--- start ---

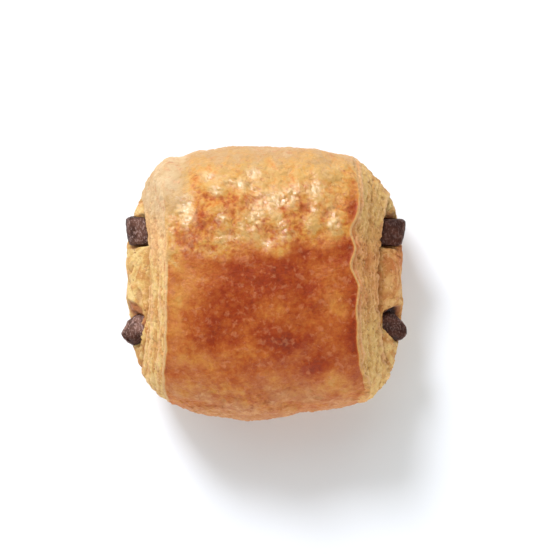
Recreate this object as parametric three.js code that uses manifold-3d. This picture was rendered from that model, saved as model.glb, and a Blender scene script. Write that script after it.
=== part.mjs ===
// A mini pain au chocolat: one sheet of laminated dough rolled round two chocolate sticks and baked.
// Millimetres, +Z up. X runs along the roll from its left end to its right, and +Y is the back.
// The origin is on the surface that the pastry rests on, under the middle of its bounding box.

import * as THREE from "three";
import { mergeVertices } from "three/addons/utils/BufferGeometryUtils.js";
import Module from "manifold-3d";

const wasm = await Module();
wasm.setup();

const { lerp, degToRad } = THREE.MathUtils;
const TURN = 2 * Math.PI;

// The pastry's middle section, drawn round a centre at the height where the roll is widest.
const WIDTH = 61.4;
const HEIGHT = 36;
const GIRTH_HEIGHT = 14;
const BASE_REACH = 17; // how far below its centre a section would reach if the base weren't flat
const TOP_POWER = 2.45; // superellipse powers: a domed top over a squarer foot
const BASE_POWER = 3.2;

// How the middle section shrinks towards the ends of the browned top panel.
const PANEL_HALF = 21;
const BACK = { left: 2.8, right: 2.9, middle: -1.5, power: 2.6 };
const FRONT = { left: 4.4, right: 3.1, middle: -2.5, power: 1.9 };
const CROWN = { left: 1.9, right: 1.9, middle: -0.5, power: 2.4 };

// Each end, from the panel's edge outwards. The cut edges of the wraps slope out by flare to the
// coil inside them, and the coil bulges to the tip.
const LEFT = {
  side: -1, panel: 21.2, tip: 31.1, phase: 0.4,
  flare: { top: 4.2, side: 7, base: 4.5 },
  coil: { back: 20.2, front: 18.8, top: 7.2, base: 9 },
};
const RIGHT = {
  side: 1, panel: 19.8, tip: 31, phase: 2.1,
  flare: { top: 5.7, side: 8.7, base: 6 },
  coil: { back: 20.2, front: 21.4, top: 7.2, base: 9 },
};
const FLARE_POWER = 0.9; // under 1, the slope is steepest at the panel's edge
const COIL_TIP = { y: 0.8, z: 13.4 };
const COIL_ROUNDNESS = 2.3;

// The seams between one wrap and the next, seen as grooves on the cut ends.
const SEAM_SHARE = 0.38; // of the way from the panel's edge to the coil, where the seam starts
const SEAM_SPIRAL = 0.18; // how much further in the seam is after one turn
const SEAM_HALF_WIDTH = 0.05; // as a share of the same way
const SEAM_DEPTH = 1.5;
const SEAM_FADE = 0.1; // the share of a turn, at the base, where the seam closes

// The grid of the skin.
const ROUND_STEPS = 60;
const PANEL_STEPS = 12;
const EDGE_ROUNDING = 1.4;
const FOOT_LIFT = 1.1; // how far the cut ends stay off the surface that the roll rests on

// The chocolate sticks, bars with a square section that lie along the roll.
const STICK_SIDE = 5.9;
const STICK_SQUARENESS = 5;
const STICK_GAP = 0.35;
const CHANNEL_OVERRUN = 12;
const STICK_STEPS = 10;
const STICK_SIDES = 16;
const STICK_TIP = [{ back: 0, size: 0.72 }, { back: 0.4, size: 0.93 }]; // its worn edges
const STICK_WEAR = 1.2; // how far back from its end a stick has its full section
const STICK_BEND_POWER = 4; // high, as a stick only bends near its ends
const STICKS = [
  {
    name: "chocolate_stick_back",
    y: 11.3, z: 17.2, roll: 5, sag: 0.4,
    left: { x: -30.3, lean: -0.12, slope: 0.05, drift: 0.1 },
    right: { x: 31.1, lean: 0.15, slope: 0.04, drift: -0.1 },
  },
  {
    name: "chocolate_stick_front",
    y: -10.1, z: 17, roll: -24, sag: 1,
    left: { x: -29.9, lean: 0.17, slope: -0.52, drift: -0.7 },
    right: { x: 29.7, lean: -0.37, slope: 0.52, drift: 0.35 },
  },
];

// Where the dough stands away from each stick as it leaves the roll: a hollow round its mouth.
const MOUTH = { x: 30.2, reach: new THREE.Vector3(3.4, 5, 5.2) };
const MOUTHS = [
  { side: -1, stick: 0, y: 0.4, z: 0.4 },
  { side: 1, stick: 0, y: 0.2, z: 0.2 },
  { side: -1, stick: 1, y: 2.2, z: -0.4 },
  { side: 1, stick: 1, y: 1.2, z: 0 },
];

const DOUGH = new THREE.MeshStandardMaterial({ color: 0xc88a45, roughness: 0.55, metalness: 0 });
const CHOCOLATE = new THREE.MeshStandardMaterial({ color: 0x4a2a20, roughness: 0.5, metalness: 0 });

// ---------------------------------------------------------------- solids from rings of points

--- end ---

## The exercise
Reproduce the material in full, with no word added or dropped.

## Full solution
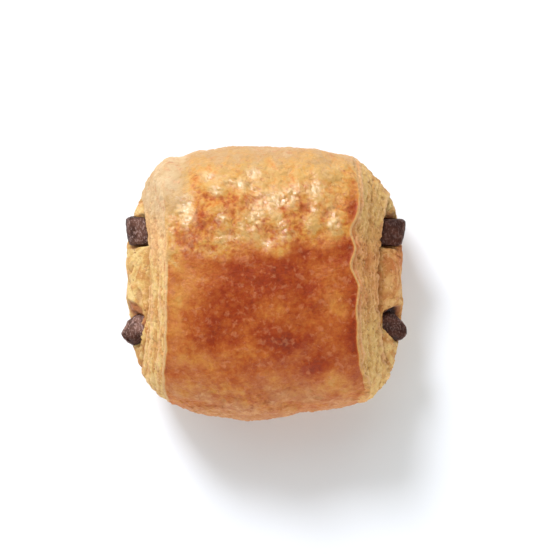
Recreate this object as parametric three.js code that uses manifold-3d. This picture was rendered from that model, saved as model.glb, and a Blender scene script. Write that script after it.
=== part.mjs ===
// A mini pain au chocolat: one sheet of laminated dough rolled round two chocolate sticks and baked.
// Millimetres, +Z up. X runs along the roll from its left end to its right, and +Y is the back.
// The origin is on the surface that the pastry rests on, under the middle of its bounding box.

import * as THREE from "three";
import { mergeVertices } from "three/addons/utils/BufferGeometryUtils.js";
import Module from "manifold-3d";

const wasm = await Module();
wasm.setup();

const { lerp, degToRad } = THREE.MathUtils;
const TURN = 2 * Math.PI;

// The pastry's middle section, drawn round a centre at the height where the roll is widest.
const WIDTH = 61.4;
const HEIGHT = 36;
const GIRTH_HEIGHT = 14;
const BASE_REACH = 17; // how far below its centre a section would reach if the base weren't flat
const TOP_POWER = 2.45; // superellipse powers: a domed top over a squarer foot
const BASE_POWER = 3.2;

// How the middle section shrinks towards the ends of the browned top panel.
const PANEL_HALF = 21;
const BACK = { left: 2.8, right: 2.9, middle: -1.5, power: 2.6 };
const FRONT = { left: 4.4, right: 3.1, middle: -2.5, power: 1.9 };
const CROWN = { left: 1.9, right: 1.9, middle: -0.5, power: 2.4 };

// Each end, from the panel's edge outwards. The cut edges of the wraps slope out by flare to the
// coil inside them, and the coil bulges to the tip.
const LEFT = {
  side: -1, panel: 21.2, tip: 31.1, phase: 0.4,
  flare: { top: 4.2, side: 7, base: 4.5 },
  coil: { back: 20.2, front: 18.8, top: 7.2, base: 9 },
};
const RIGHT = {
  side: 1, panel: 19.8, tip: 31, phase: 2.1,
  flare: { top: 5.7, side: 8.7, base: 6 },
  coil: { back: 20.2, front: 21.4, top: 7.2, base: 9 },
};
const FLARE_POWER = 0.9; // under 1, the slope is steepest at the panel's edge
const COIL_TIP = { y: 0.8, z: 13.4 };
const COIL_ROUNDNESS = 2.3;

// The seams between one wrap and the next, seen as grooves on the cut ends.
const SEAM_SHARE = 0.38; // of the way from the panel's edge to the coil, where the seam starts
const SEAM_SPIRAL = 0.18; // how much further in the seam is after one turn
const SEAM_HALF_WIDTH = 0.05; // as a share of the same way
const SEAM_DEPTH = 1.5;
const SEAM_FADE = 0.1; // the share of a turn, at the base, where the seam closes

// The grid of the skin.
const ROUND_STEPS = 60;
const PANEL_STEPS = 12;
const EDGE_ROUNDING = 1.4;
const FOOT_LIFT = 1.1; // how far the cut ends stay off the surface that the roll rests on

// The chocolate sticks, bars with a square section that lie along the roll.
const STICK_SIDE = 5.9;
const STICK_SQUARENESS = 5;
const STICK_GAP = 0.35;
const CHANNEL_OVERRUN = 12;
const STICK_STEPS = 10;
const STICK_SIDES = 16;
const STICK_TIP = [{ back: 0, size: 0.72 }, { back: 0.4, size: 0.93 }]; // its worn edges
const STICK_WEAR = 1.2; // how far back from its end a stick has its full section
const STICK_BEND_POWER = 4; // high, as a stick only bends near its ends
const STICKS = [
  {
    name: "chocolate_stick_back",
    y: 11.3, z: 17.2, roll: 5, sag: 0.4,
    left: { x: -30.3, lean: -0.12, slope: 0.05, drift: 0.1 },
    right: { x: 31.1, lean: 0.15, slope: 0.04, drift: -0.1 },
  },
  {
    name: "chocolate_stick_front",
    y: -10.1, z: 17, roll: -24, sag: 1,
    left: { x: -29.9, lean: 0.17, slope: -0.52, drift: -0.7 },
    right: { x: 29.7, lean: -0.37, slope: 0.52, drift: 0.35 },
  },
];

// Where the dough stands away from each stick as it leaves the roll: a hollow round its mouth.
const MOUTH = { x: 30.2, reach: new THREE.Vector3(3.4, 5, 5.2) };
const MOUTHS = [
  { side: -1, stick: 0, y: 0.4, z: 0.4 },
  { side: 1, stick: 0, y: 0.2, z: 0.2 },
  { side: -1, stick: 1, y: 2.2, z: -0.4 },
  { side: 1, stick: 1, y: 1.2, z: 0 },
];

const DOUGH = new THREE.MeshStandardMaterial({ color: 0xc88a45, roughness: 0.55, metalness: 0 });
const CHOCOLATE = new THREE.MeshStandardMaterial({ color: 0x4a2a20, roughness: 0.5, metalness: 0 });

// ---------------------------------------------------------------- solids from rings of points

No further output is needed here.